While stating that the region should begin to see additional plastics manufacturers arrive in the next few years, Ruppersberger said PRA does not believe there will be as many newcomers as others have estimated.

However, he said, the cracker itself will create many jobs beyond the 600 Shell will employ directly at the plant, including many indirect jobs that will support the cracker’s needs.

One of those, he said, is the expectation that a large industrial gas company will bring operations here to supply nitrogen to the cracker.

Ruppersberger also discussed the possibility of bringing an ethane storage hub to the tri-state region to maintain a large supply of ethane to attract more plastics and petrochemical manufacturers here.

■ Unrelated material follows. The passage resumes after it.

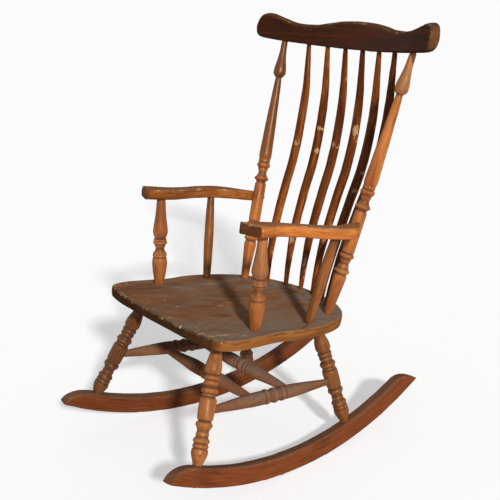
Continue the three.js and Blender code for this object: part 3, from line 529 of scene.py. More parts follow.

“We think it’s absolutely essential” for growing and adding to the plastics and petrochemical production base in the region, he said, adding that the expectation is for additional crackers to be built in the area.

The planning for the hub is being led by researchers at West Virginia University, and last month a team of geologists released a report stating that multiple sites exist for constructing the hub, which would be underground.

“If something like that would come into being, we would welcome that,” Whittemore said.

He said one of the advantages to building the cracker here is that it enables Shell to meet customer demand within a day’s drive of Monaca, where about 70 percent of its customer base is established.

Currently, the pellets are shipped by rail from production sites on the Gulf Coast.

Whittemore said by producing them here, so much closer to most customers, the company will have a cost advantage to pass on.

He also acknowledged that adding a cracker plant here will provide security if the Gulf Coast facilities are closed by hurricanes, as they were recently.

“The double location advantage is what made us want to invest here,” he said.